Exercise:
Only the lines from the start of the data through the one containing "return stand(rings *" belong in your answer; return them exactly.

╭─ Data to use

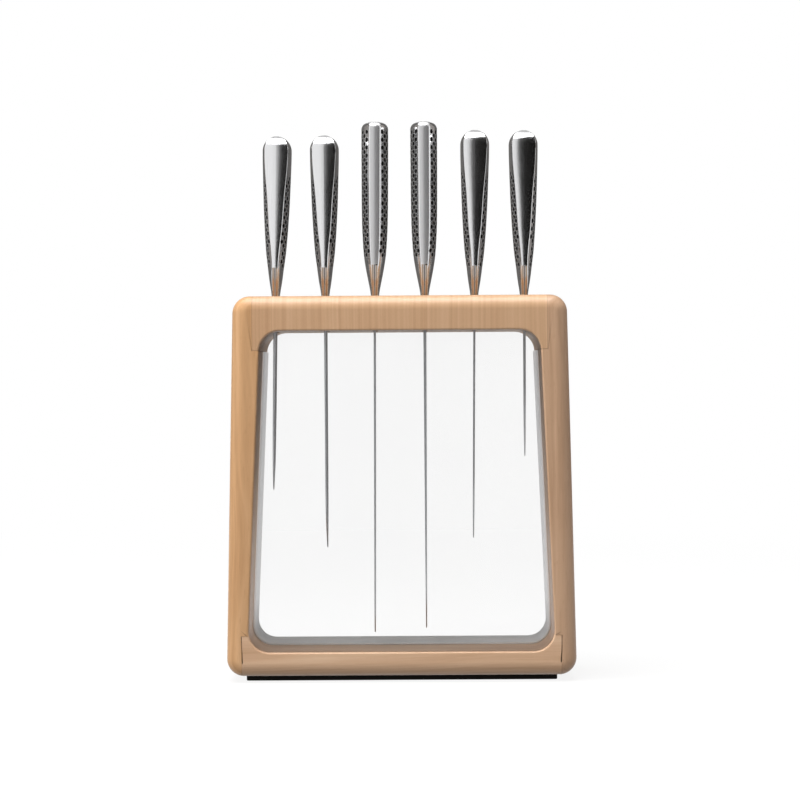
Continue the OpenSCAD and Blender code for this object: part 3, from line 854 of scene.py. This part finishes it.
    rings = np.concatenate([raised(front), flank, raised(back), raised(lining)], 1)
    painted = np.zeros(rings.shape[:2])
    columns = front.shape[1]
    painted[:, columns:columns + count] = paint
    # Painted shade on the straight strips, the seam line at the neck and the butt end, and a
    # painted reflection of the wood on the front strip at the neck
    painted[:, :columns] = STRAIGHT_STRIP if straight else 0
    painted[share < NECK_PAINTED_TO, :columns] = NECK_PAINTED_REFLECTION
    painted[share < NECK_PAINTED_TO, :2] = SEAM_PAINTED_SHADE
    painted[q > BUTT_SHOWS] = BUTT_PAINTED_SHADE
    return stand(rings * [side, 1, 1], k), painted


handle_steel = Finish("brushed_handle_steel", Specular_IOR_Level=0.15)
x, y, z = handle_steel.place()
brush = handle_steel.noise(handle_steel.vector(x * 5200.0, y * 2600.0, z * 60.0), 1.0, 3.0, 0.6)
smear = handle_steel.noise(handle_steel.vector(x, y, z), 45.0, 3.0)
# The paint attribute holds black paint in the dimples and painted shade above 0, and below 0 a
# painted reflection of the wood at the neck, mixed in as a straw tint
painted = handle_steel.node("ShaderNodeAttribute", {"attribute_name": "paint"}, {}, "Fac")
steel_tone = handle_steel.ramp(brush, (0.3, tone(222, 222, 223)), (0.7, tone(238, 238, 239)))
neck_reflection = handle_steel.between(painted, -1.0, 0.0, 1.0, 0.0)
painted = handle_steel.between(painted, 0.0, 1.0, 0.0, 1.0)
steel_tone = handle_steel.mix(neck_reflection, steel_tone, tone(158, 138, 120))
handle_steel.surface_from(
    Base_Color=handle_steel.mix(painted, steel_tone, tone(12, 11, 11)),
    Metallic=1.0 - painted,
    Roughness=0.13 + brush * 0.05 + smear * 0.04 + painted * 0.6,
    Normal=handle_steel.bump(brush, 0.03, 0.0001))
for k in KNIVES:
    for side, word in ((-1, "left"), (1, "right")):
        rings, paint = handle_rings(k, side)
        shell = carried(f"handle_{k}_{word}", rings, CREASE_SHARP, paint=paint)
        handle_steel.put_on(shell)
        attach(shell, f"knife_{k}")
        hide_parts(f"knife_{k}_{word}_shell")

# --------------------------------------------------------------------------------------- sand
# Dry sand sealed in each hollow handle balances it against the blade. It shows only where a
# handle is opened.
grit = Finish("dry_sand")
x, y, z = grit.place()
grains = grit.noise(grit.vector(x, y, z), 3200.0, 1.0)
grit.surface_from(
    Base_Color=grit.ramp(grains, (0.3, tone(150, 124, 84)), (0.5, tone(200, 176, 128)),
                         (0.7, tone(226, 208, 168))),
    Roughness=0.85 + grains * 0.1, Normal=grit.bump(grains, 0.8, 0.0005))
for k in KNIVES:
    grit.put_on(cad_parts[f"knife_{k}_sand"])

# ------------------------------------------------------------------------------------- studio
# A pale floor and a white surround, soft boxes above, at the left, low in front and behind,
# and grey flags that only reflections see. The camera stands low in front of the block.
scene = bpy.context.scene
scene.view_settings.view_transform = "Standard"
EYE = np.array([11.0, -1701.0, 202.8])
YAW, PITCH, ROLL = -0.0067, 0.00972, -0.0062
FOCAL_MM = 112.6215
SENSOR_MM = 36
forward = np.array([math.sin(YAW) * math.cos(PITCH), math.cos(YAW) * math.cos(PITCH),
                    -math.sin(PITCH)])
level = unit(np.cross(forward, [0, 0, 1]))
above = np.cross(level, forward)
right = level * math.cos(ROLL) + above * math.sin(ROLL)
up = above * math.cos(ROLL) - level * math.sin(ROLL)
lens = bpy.data.cameras.new("camera")
lens.sensor_width = SENSOR_MM
lens.lens = FOCAL_MM
lens.clip_start = 0.05
camera = bpy.data.objects.new("camera", lens)
scene.collection.objects.link(camera)
scene.camera = camera


def aimed(obj, place, target):
    """Puts an object at a place and turns its -Z axis to the target, both in metres."""
    way = unit(np.array(target, float) - np.array(place, float))
    side = unit(np.cross(way, [0, 0, 1]) if abs(way[2]) < 0.99 else np.array([1.0, 0, 0]))
    top = np.cross(side, way)
    obj.matrix_world = Matrix([[side[i], top[i], -way[i], place[i]] for i in range(3)]
                              + [[0, 0, 0, 1]])


camera.matrix_world = Matrix([[right[i], up[i], -forward[i], EYE[i] * MM] for i in range(3)]
                             + [[0, 0, 0, 1]])


def soft_box(name, place, target, width, height, watts):
    """A rectangular soft light."""
    lamp = bpy.data.lights.new(name, "AREA")
    lamp.shape = "RECTANGLE"
    lamp.size, lamp.size_y = width, height
    lamp.energy = watts
    box = bpy.data.objects.new(name, lamp)
    scene.collection.objects.link(box)
    box.visible_glossy = False
    aimed(box, place, target)
    return box


def sheet_of(name, x0, y0, x1, y1):
    """One flat face in the XY plane, in metres."""
    mesh = bpy.data.meshes.new(name)
    mesh.from_pydata([(x0, y0, 0), (x1, y0, 0), (x1, y1, 0), (x0, y1, 0)], [], [(0, 1, 2, 3)])
    made = bpy.data.objects.new(name, mesh)
    scene.collection.objects.link(made)
    return made


def card(name, place, target, width, height, colour):
    """A matt card that only reflections see."""
    made = sheet_of(name, -width / 2, -height / 2, width / 2, height / 2)
    aimed(made, place, target)
    finish = Finish(name, Base_Color=colour, Roughness=1.0, Specular_IOR_Level=0.0)
    finish.put_on(made)
    made.visible_camera = False
    made.visible_diffuse = False
    made.visible_shadow = False
    made.visible_transmission = False
    made.visible_volume_scatter = False


MIDDLE = (0, 0, 0.19)
HORIZON = (0, 0, 0.3)
soft_box("key", (-0.5, -1.0, 1.8), MIDDLE, 1.2, 1.0, 13)
soft_box("low_front", (0, -1.6, 0.12), (0, 0, 0.06), 1.8, 0.2, 3)
overhead = soft_box("overhead", (-0.2, -0.25, 2.0), MIDDLE, 1.4, 1.2, 36)
overhead.visible_glossy = True
soft_box("left", (-2.0, -0.75, 0.8), MIDDLE, 1.2, 1.3, 26)
soft_box("right_fill", (1.8, -0.9, 0.6), MIDDLE, 1.0, 1.4, 2.5)
soft_box("behind_right", (1.2, 1.6, 0.5), MIDDLE, 1.0, 1.0, 6)
soft_box("behind_left", (-1.2, 1.6, 0.5), MIDDLE, 1.0, 1.0, 8)
card("front_flag", (0.57, -1.28, 3.3), (0, 0, 3.3), 1.48, 8.0, tone(24, 23, 22))
card("left_flag", (-1.6, 0.3, 0.4), HORIZON, 1.7, 3.0, tone(165, 160, 156))
card("right_flag", (1.6, 0.65, 0.4), HORIZON, 1.3, 3.0, tone(165, 160, 156))
card("back_flag", (0, 1.3, 0.8), (0, 0, 0.8), 5.0, 3.0, tone(110, 108, 106))

# The floor is white to the camera and in reflections, with a faint shadow near the block
floor = sheet_of("floor", -30, -10, 30, 60)
ground = Finish("pale_floor", Roughness=0.9)
seen = ground.node("ShaderNodeLightPath", {}, {}, "Is Camera Ray")
mirrored = ground.node("ShaderNodeLightPath", {}, {}, "Is Glossy Ray")
passed = ground.node("ShaderNodeLightPath", {}, {}, "Is Transmission Ray")
ground.surface_from(Base_Color=ground.mix(seen, tone(105, 105, 105), tone(250, 250, 250)))
x, y, z = ground.place()
far = ground.between((x * x + y * y) ** 0.5, 0.4, 1.6, 0.86, 1.0)
glow = ground.node("ShaderNodeEmission", {}, {"Color": (1, 1, 1, 1), "Strength": 1.0})
lit = Wire(ground, ground.surface.outputs[0])
both = ground.node("ShaderNodeMixShader", {},
                   {0: (seen + mirrored + passed) * far, 1: lit, 2: glow})
ground.tree.links.new(both.socket, ground.tree.nodes["Material Output"].inputs[0])
ground.put_on(floor)

# The surround lights the scene softly and is white to the camera and in reflections
SURROUND = 0.24
world = bpy.data.worlds.new("studio")
world.use_nodes = True
scene.world = world
sky = world.node_tree
path = sky.nodes.new("ShaderNodeLightPath")
total = path.outputs["Is Camera Ray"]
for ray in ("Is Glossy Ray", "Is Transmission Ray"):
    more = sky.nodes.new("ShaderNodeMath")
    more.operation = "ADD"
    sky.links.new(total, more.inputs[0])
    sky.links.new(path.outputs[ray], more.inputs[1])
    total = more.outputs[0]
strength = sky.nodes.new("ShaderNodeMapRange")
strength.inputs[3].default_value = SURROUND
strength.inputs[4].default_value = 1.0
sky.links.new(total, strength.inputs[0])
background = sky.nodes["Background"]
background.inputs[0].default_value = (1, 1, 1, 1)
sky.links.new(strength.outputs[0], background.inputs[1])
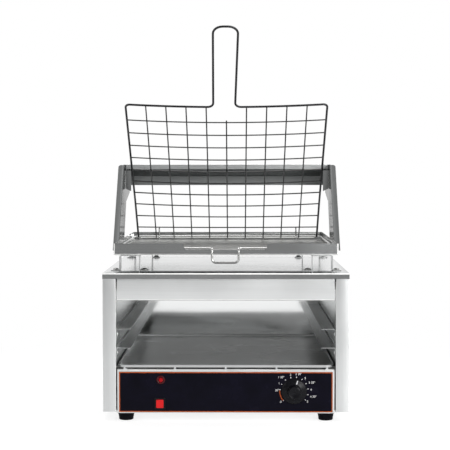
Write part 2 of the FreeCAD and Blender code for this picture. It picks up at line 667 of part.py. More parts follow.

╰─

Exercise output:
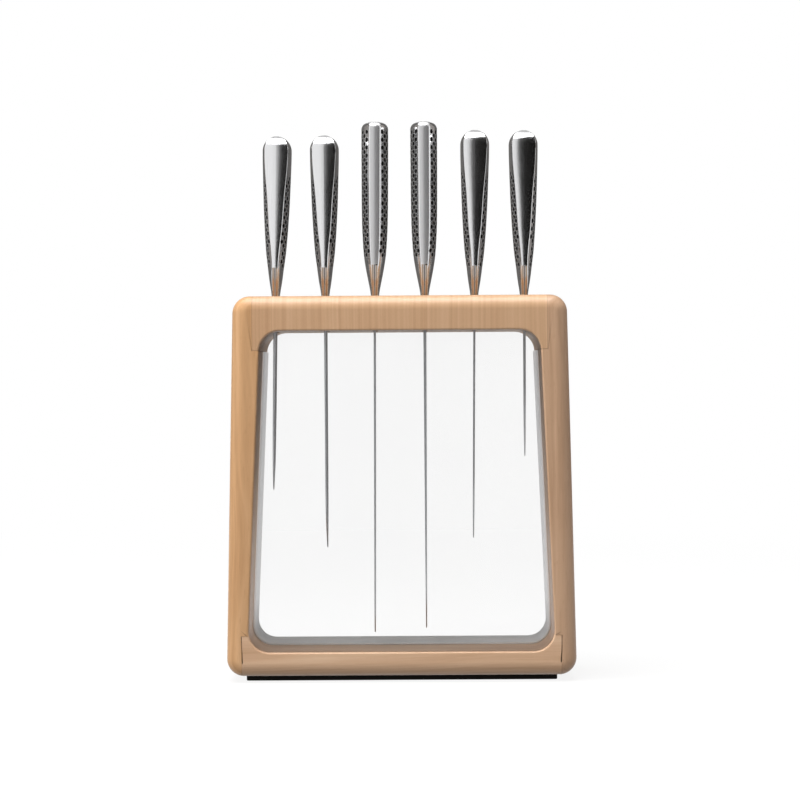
Continue the OpenSCAD and Blender code for this object: part 3, from line 854 of scene.py. This part finishes it.
    rings = np.concatenate([raised(front), flank, raised(back), raised(lining)], 1)
    painted = np.zeros(rings.shape[:2])
    columns = front.shape[1]
    painted[:, columns:columns + count] = paint
    # Painted shade on the straight strips, the seam line at the neck and the butt end, and a
    # painted reflection of the wood on the front strip at the neck
    painted[:, :columns] = STRAIGHT_STRIP if straight else 0
    painted[share < NECK_PAINTED_TO, :columns] = NECK_PAINTED_REFLECTION
    painted[share < NECK_PAINTED_TO, :2] = SEAM_PAINTED_SHADE
    painted[q > BUTT_SHOWS] = BUTT_PAINTED_SHADE
    return stand(rings * [side, 1, 1], k), painted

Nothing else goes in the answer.